明治後期から大正初期にかけては、ガラス産業がさらに飛躍した時代となりました。この頃ようやく板ガラスの商品化が国内で可能となり、プレス機械の改良や製ビン機械の導入も始まって、ガラス生産額は急増します。さらに、第一次世界大戦の勃発で、日本のガラス産業は世界市場に進出するようになり、ガラスの品質は必然的に向上していきました。

大正時代後半になると、原材料の向上や新しい消色剤の登場で、無色透明なガラスを作ることが可能となり、カットガラスを製造する際の動力として電気が普及したため、大正後期から昭和にかけては見事なカットガラス製品が作られました。
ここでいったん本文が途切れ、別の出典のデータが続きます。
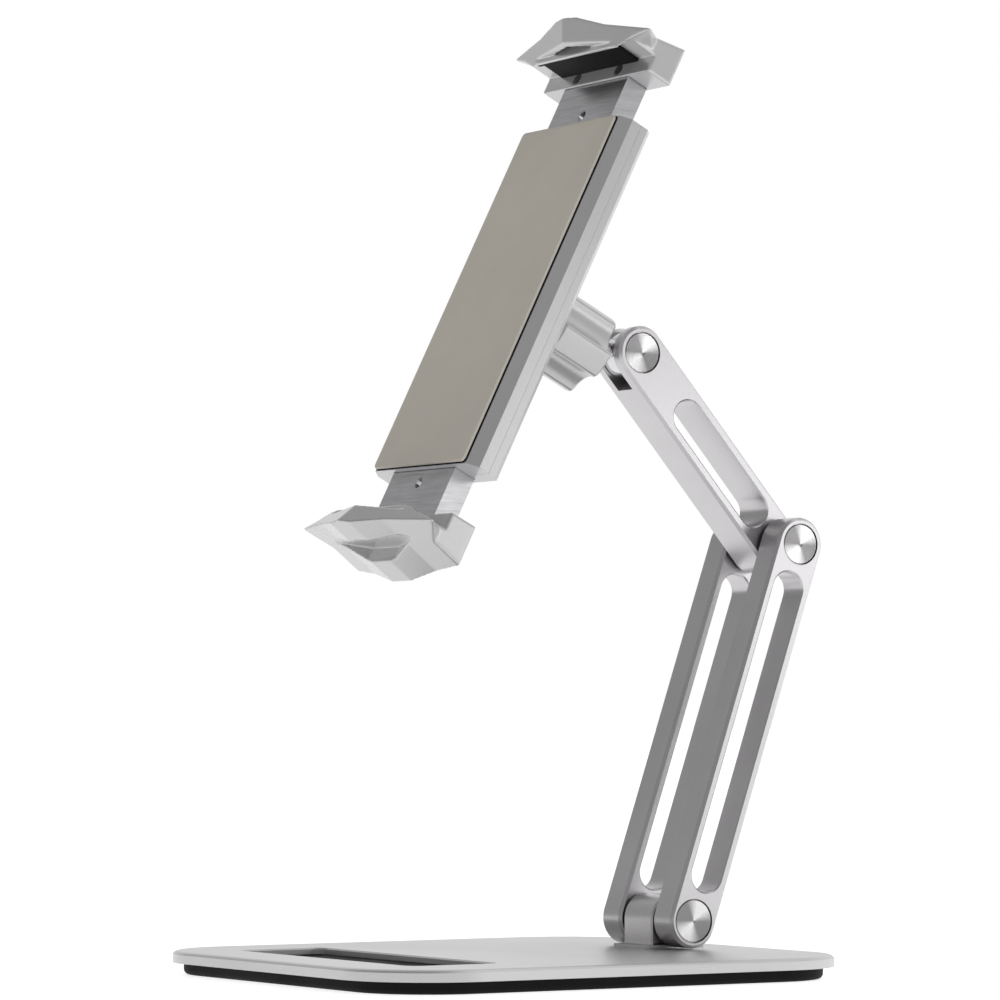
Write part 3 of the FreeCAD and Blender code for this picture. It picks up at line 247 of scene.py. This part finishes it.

こういったガラスの生産技術が向上する中で特に目を惹くのは、氷コップやコンポートなどの色鮮やかで華やかなガラス器です。これらのガラス器には、被せや色ぼかし、糸巻き、かきあげといった様々な装飾技術が用いられ、技巧を凝らしたバリエーション豊かなものが残されています。中でも「あぶり出し技法」によって施された氷コップや小鉢の文様は、当時の職人たちによる努力とアイディアで、大正期に燦然と花開いたものでした。

大正時代のガラス

道後百年物語
〜道後の文明開化は「ぎやまん」から始まった〜

道後百年物語

今からおよそ百年前の明治27年、当時の道後湯之町町長 伊佐庭如矢(いさにわゆきや)翁が道後に名物を作り、世間の目を道後に向けさせ人を集めようと、三層楼の「道後温泉本館」を建設しました。一歩でも文明開化に近づけるため、その三層楼には当時の人々の憧れだったぎやまんガラスを取り入れ、神の湯の客室をはじめ、各浴室の入り口に赤・青・黄の色ガラスを市松模様にはめ込みました。当時はこれが新式で、そのハイカラ様式の建物に入浴客は驚き、賞賛したそうです。

夜ともなれば、振鷺閣の赤いぎやまんが豪華絢爛、舶来のきらめきを漂わせ、道後の町に希望の灯を燈しました。それから百年以上の歳月が流れた現在でも、振鷺閣の赤いぎやまんの灯が道後の町を見守っています。